WORK TO BE COMPLETED ▸
In the listing below, find the line with "self.t.links.new(a, b)", then repeat exactly every line from the top through that one.

(Saved entries)
....
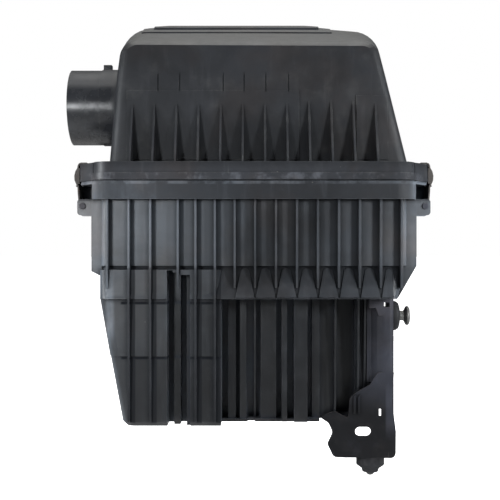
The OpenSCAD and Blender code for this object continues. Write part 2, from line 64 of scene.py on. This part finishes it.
# ---------------------------------------------------------------- node helpers
class Mat:
    """A small helper round one material's node tree."""

    def __init__(self, name):
        self.m = bpy.data.materials.new(name)
        self.m.use_nodes = True
        self.t = self.m.node_tree
        self.t.nodes.clear()
        self.out = self.n("ShaderNodeOutputMaterial")
        self.b = self.n("ShaderNodeBsdfPrincipled")
        self.link(self.b.outputs[0], self.out.inputs[0])
        self.co = self.n("ShaderNodeTexCoord").outputs["Object"]

    def n(self, kind, **settings):
        node = self.t.nodes.new(kind)
        for name, value in settings.items():
            setattr(node, name, value)
        return node

    def link(self, a, b):
        self.t.links.new(a, b)

    def set(self, socket, v):
        if hasattr(v, "is_output"):
            self.link(v, socket)
        else:
            socket.default_value = v

    def mapped(self, scale=(1, 1, 1), rot=(0, 0, 0)):
        x = self.n("ShaderNodeMapping")
        self.link(self.co, x.inputs[0])
        x.inputs["Scale"].default_value = scale
        x.inputs["Rotation"].default_value = rot
        return x.outputs[0]

    def noise(self, scale, detail=4, rough=0.55, co=None, dist=0.0):
        x = self.n("ShaderNodeTexNoise")
        self.link(co or self.co, x.inputs["Vector"])
        x.inputs["Scale"].default_value = scale
        x.inputs["Detail"].default_value = detail
        x.inputs["Roughness"].default_value = rough
        x.inputs["Distortion"].default_value = dist
        return x.outputs["Fac"]

    def voronoi(self, scale, co=None):
        """Distance to the nearest of many scattered points."""
        x = self.n("ShaderNodeTexVoronoi")
        self.link(co or self.co, x.inputs["Vector"])
        x.inputs["Scale"].default_value = scale
        return x.outputs["Distance"]

    def step(self, v, a, b):
        """0 at a, 1 at b and smooth between; b may be the lower one."""
        x = self.n("ShaderNodeMapRange", interpolation_type="SMOOTHSTEP")
        self.set(x.inputs["Value"], v)
        x.inputs["From Min"].default_value = a
        x.inputs["From Max"].default_value = b
        return x.outputs[0]

    def above(self, v, at, soft=0.001):
        return self.step(v, at - soft, at + soft)

    def below(self, v, at, soft=0.001):
        return self.step(v, at + soft, at - soft)

    def inside(self, v, a, b, soft=0.001):
        """1 where v lies between a and b."""
        return self.times(self.above(v, a, soft), self.below(v, b, soft))

    def along(self, v, a, b, stops):
        """A curve over v from a to b, its stops as (share, value)."""
        share = self.n("ShaderNodeMapRange")
        self.link(v, share.inputs["Value"])
        share.inputs["From Min"].default_value = a
        share.inputs["From Max"].default_value = b
        curve = self.n("ShaderNodeValToRGB")
        self.link(share.outputs[0], curve.inputs[0])
        elements = curve.color_ramp.elements
        while len(elements) < len(stops):
            elements.new(0.5)
        for element, (place, value) in zip(elements, stops):
            element.position = place
            element.color = (value, value, value, 1)
        return curve.outputs[0]

    def math(self, op, a, b=0.0, clamp=False):
        x = self.n("ShaderNodeMath", operation=op, use_clamp=clamp)
        self.set(x.inputs[0], a)
        self.set(x.inputs[1], b)
        return x.outputs[0]

    def fold(self, op, values):
        out = values[0]
        for v in values[1:]:
            out = self.math(op, out, v)
        return out

    def times(self, *v):
        return self.fold("MULTIPLY", v)

    def total(self, *v):
        return self.fold("ADD", v)

    def most(self, *v):
        return self.fold("MAXIMUM", v)

    def less(self, v):
        """What v leaves of 1."""
        return self.math("SUBTRACT", 1.0, v)

    def mix(self, fac, a, b):
        x = self.n("ShaderNodeMix", data_type="RGBA")
        self.set(x.inputs[0], fac)
        for socket, v in ((x.inputs[6], a), (x.inputs[7], b)):
            self.set(socket, (*v, 1) if isinstance(v, tuple) else v)
        return x.outputs[2]

    def pos(self):
        """The point's own place on the object, in metres, as x, y and z."""
        x = self.n("ShaderNodeSeparateXYZ")
        self.link(self.co, x.inputs[0])
        return x.outputs[0], x.outputs[1], x.outputs[2]

    def normal(self, axis):
        x = self.n("ShaderNodeSeparateXYZ")
        self.link(self.n("ShaderNodeTexCoord").outputs["Normal"], x.inputs[0])
        return x.outputs[axis]

    def edges(self, radius, low=0.02, high=0.25):
        """1 on sharp edges within radius, 0 on flat faces."""
        rounded = self.n("ShaderNodeBevel", samples=4)
        rounded.inputs["Radius"].default_value = radius
        geometry = self.n("ShaderNodeNewGeometry")
        dot = self.n("ShaderNodeVectorMath", operation="DOT_PRODUCT")
        self.link(rounded.outputs[0], dot.inputs[0])
        self.link(geometry.outputs["Normal"], dot.inputs[1])
        return self.step(self.less(dot.outputs["Value"]), low, high)

    def cavity(self, distance):
        """1 deep in a corner, 0 in the open."""
        ao = self.n("ShaderNodeAmbientOcclusion", samples=4)
        ao.inputs["Distance"].default_value = distance
        return self.less(ao.outputs["AO"])

    def bump(self, height, strength, distance, before=None):
        x = self.n("ShaderNodeBump")
        x.inputs["Strength"].default_value = strength
        x.inputs["Distance"].default_value = distance
        self.link(height, x.inputs["Height"])
        if before is not None:
            self.link(before, x.inputs["Normal"])
        return x.outputs[0]


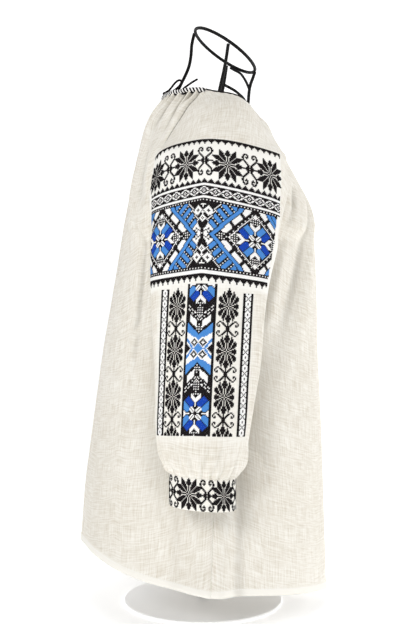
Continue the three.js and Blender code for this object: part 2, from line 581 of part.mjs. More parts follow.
// Each side wire leaves the neck, follows the inside of the sleeve over the shoulder, which it
// carries, and turns in under the arm.
const SHOULDER_COLUMN = 9;
const SHOULDER_SEAT = CLOTH_WALL + SEAM_GAP + WIRE_RADIUS + 0.9;
const shoulder = [1, 2, 3, 4].map((r) => (
  sleeveBase[r][SHOULDER_COLUMN].clone().addScaledVector(sleeveNormals[r][SHOULDER_COLUMN], -SHOULDER_SEAT)));
const sideWire = [
  ...SIDE_NECK_WIRE.map((p) => new THREE.Vector3(p.x, p.lateral, p.z)),
  ...shoulder,
  ...SIDE_ROWS.map((p) => new THREE.Vector3(SIDE_WIRE_X, p.lateral, p.z)),
];
addPiece('right_wire', wire(smooth(mirrored(sideWire)), WIRE_RADIUS, 46, 6), BLACK_WIRE);
addPiece('left_wire', wire(smooth(sideWire), WIRE_RADIUS, 46, 6), BLACK_WIRE);

const halfCollar = COLLAR_WIRE.map((p) => new THREE.Vector3(p.x, p.lateral, p.z));
const collar = [...halfCollar, ...mirrored(halfCollar.slice(0, -1)).reverse()];
addPiece('collar_wire', wire(smooth(collar), COLLAR_WIRE_RADIUS, 20, 6), BLACK_WIRE);
const brace = BRACE_WIRE.map((p) => new THREE.Vector3(p.x, p.lateral, p.z));
addPiece('neck_brace', wire(smooth(brace), COLLAR_WIRE_RADIUS, 10, 6), BLACK_WIRE);

// ---- Pole, spokes and foot ----

const pole = new THREE.CylinderGeometry(POLE.radius, POLE.radius, POLE.top - FOOT.height - SEAM_GAP, 20)
  .rotateX(Math.PI / 2)
  .translate(0, 0, (POLE.top + FOOT.height + SEAM_GAP) / 2);
addPiece('pole', pole, BLACK_WIRE);

const hip = RING_HEIGHTS.hip_ring;
const ringInside = 3 * WIRE_RADIUS + 2 * SEAM_GAP;
const hipSide = tableValue(SIDE_ROWS, hip, 'lateral') - ringInside;
const spokeEnds = [
  { name: 'front_spoke', x: tableValue(TORSO_ROWS, hip, 'front') - ringInside, y: 0 },
  { name: 'back_spoke', x: tableValue(TORSO_ROWS, hip, 'back') + ringInside, y: 0 },
  { name: 'right_spoke', x: SIDE_WIRE_X, y: -hipSide },
  { name: 'left_spoke', x: SIDE_WIRE_X, y: hipSide },
];
for (const end of spokeEnds) {
  const reach = Math.hypot(end.x, end.y);
  const start = POLE.radius + SEAM_GAP;
  const spoke = new THREE.CylinderGeometry(WIRE_RADIUS, WIRE_RADIUS, reach - start, 8)
    .rotateZ(-Math.PI / 2)
    .translate((reach + start) / 2, 0, 0)
    .rotateZ(Math.atan2(end.y, end.x))
    .translate(0, 0, hip);
  addPiece(end.name, spoke, BLACK_WIRE);
}

const foot = new THREE.CylinderGeometry(FOOT.radius, FOOT.radius, FOOT.height, 48)
  .rotateX(Math.PI / 2)
  .translate(0, 0, FOOT.height / 2);
addPiece('foot', foot, PALE_FOOT);

export default group;
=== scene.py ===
"""Romanian blouse on a wire dress form: the finish of every piece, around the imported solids.

Lengths in the classes are millimetres in the part's own frame, with +Z up, +X the wearer's front
and +Y the wearer's left. They turn to metres where a mesh is made.
"""

import logging
import math
from collections.abc import Callable, Sequence
from dataclasses import dataclass
from enum import Enum

import bpy
import numpy as np
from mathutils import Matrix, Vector, kdtree


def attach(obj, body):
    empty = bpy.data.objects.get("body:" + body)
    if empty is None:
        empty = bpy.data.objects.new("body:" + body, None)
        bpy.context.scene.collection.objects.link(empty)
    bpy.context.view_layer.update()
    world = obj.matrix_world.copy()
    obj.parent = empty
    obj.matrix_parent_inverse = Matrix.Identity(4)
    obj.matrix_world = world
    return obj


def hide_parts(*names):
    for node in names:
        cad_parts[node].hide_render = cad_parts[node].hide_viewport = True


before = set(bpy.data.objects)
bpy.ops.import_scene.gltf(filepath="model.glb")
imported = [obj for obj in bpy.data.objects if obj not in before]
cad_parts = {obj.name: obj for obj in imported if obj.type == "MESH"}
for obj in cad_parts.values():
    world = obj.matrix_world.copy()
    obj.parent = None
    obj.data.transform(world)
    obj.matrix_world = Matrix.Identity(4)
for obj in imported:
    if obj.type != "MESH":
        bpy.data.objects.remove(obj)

logging.basicConfig(level=logging.INFO, format="%(levelname)s %(message)s")
LOG = logging.getLogger("blouse")

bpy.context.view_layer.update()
MM = 0.001
SEED = 7
BODY = "root"

Array = np.ndarray
Piece = bpy.types.Object
Material = bpy.types.Material
Socket = bpy.types.NodeSocket
Point = tuple[float, float, float]
Solid = tuple[Array, list[tuple[int, ...]]]
Stitches = tuple[Array, Array, Array, Array]


class Side(Enum):
    """The wearer's right or left, as the sign of Y."""

    RIGHT = -1
    LEFT = 1

    @property
    def word(self) -> str:
        """The side's name as the nodes spell it."""
        return self.name.lower()

    @property
    def turn(self) -> Array:
        """Factors that take a point of the left side to this one, and back."""
        return np.array([1.0, self.value, 1.0])


class Thread(Enum):
    """The threads that a chart calls for, by the letter that stands for each."""

    BLACK = "k"
    SKY = "s"
    BLUE = "b"
    WHITE = "w"


MIRROR = Side.RIGHT.turn


# ---- Small tools for meshes, curves and node trees ----


def smoothstep(value: Array | float, low: float, high: float) -> Array | float:
    """Rises softly from 0 at low to 1 at high."""
    share = np.clip((value - low) / (high - low), 0.0, 1.0)
    return share * share * (3.0 - 2.0 * share)


def unit(vectors: Array) -> Array:
    """Vectors along the last axis, scaled to length 1."""
    length = np.linalg.norm(vectors, axis=-1, keepdims=True)
    return vectors / np.maximum(length, 1e-9)


def runs(points: Array) -> Array:
    """Length of a line from its first point to each one."""
    return np.concatenate([[0.0], np.cumsum(np.linalg.norm(np.diff(points, axis=0), axis=1))])


def along_line(places: Array, lengths: Array, rows: Array) -> Array:
    """Rows of three numbers at places along a line, from the rows at its own lengths."""
    return np.stack([np.interp(places, lengths, rows[:, k]) for k in range(3)], axis=1)


def monotone_curve(knots: Array, samples: Array) -> Array:
    """Smooth curve through rows of numbers that never swings past them.

    Args:
        knots: One row of numbers for each whole step, as an array of rows by anything.
        samples: Places along the rows, from 0 to the last row's number.

    Returns:
        The numbers at each sample.
    """
    steps = np.diff(knots, axis=0)
    slopes = np.zeros_like(knots)
    before, after = steps[:-1], steps[1:]
    with np.errstate(divide="ignore", invalid="ignore"):
        slopes[1:-1] = np.where(before * after > 0, 2 * before * after / (before + after), 0.0)
    slopes[0], slopes[-1] = steps[0], steps[-1]
    lower = np.clip(np.floor(samples).astype(int), 0, len(knots) - 2)
    share = (samples - lower).reshape((-1,) + (1,) * (knots.ndim - 1))
    p0, p1, m0, m1 = knots[lower], knots[lower + 1], slopes[lower], slopes[lower + 1]
    s2, s3 = share**2, share**3
    return ((2 * s3 - 3 * s2 + 1) * p0 + (s3 - 2 * s2 + share) * m0
            + (3 * s2 - 2 * s3) * p1 + (s3 - s2) * m1)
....
WRITTEN ANSWER ▸
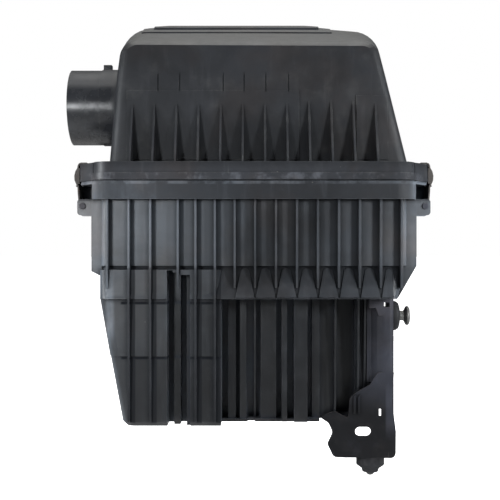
The OpenSCAD and Blender code for this object continues. Write part 2, from line 64 of scene.py on. This part finishes it.
# ---------------------------------------------------------------- node helpers
class Mat:
    """A small helper round one material's node tree."""

    def __init__(self, name):
        self.m = bpy.data.materials.new(name)
        self.m.use_nodes = True
        self.t = self.m.node_tree
        self.t.nodes.clear()
        self.out = self.n("ShaderNodeOutputMaterial")
        self.b = self.n("ShaderNodeBsdfPrincipled")
        self.link(self.b.outputs[0], self.out.inputs[0])
        self.co = self.n("ShaderNodeTexCoord").outputs["Object"]

    def n(self, kind, **settings):
        node = self.t.nodes.new(kind)
        for name, value in settings.items():
            setattr(node, name, value)
        return node

    def link(self, a, b):
        self.t.links.new(a, b)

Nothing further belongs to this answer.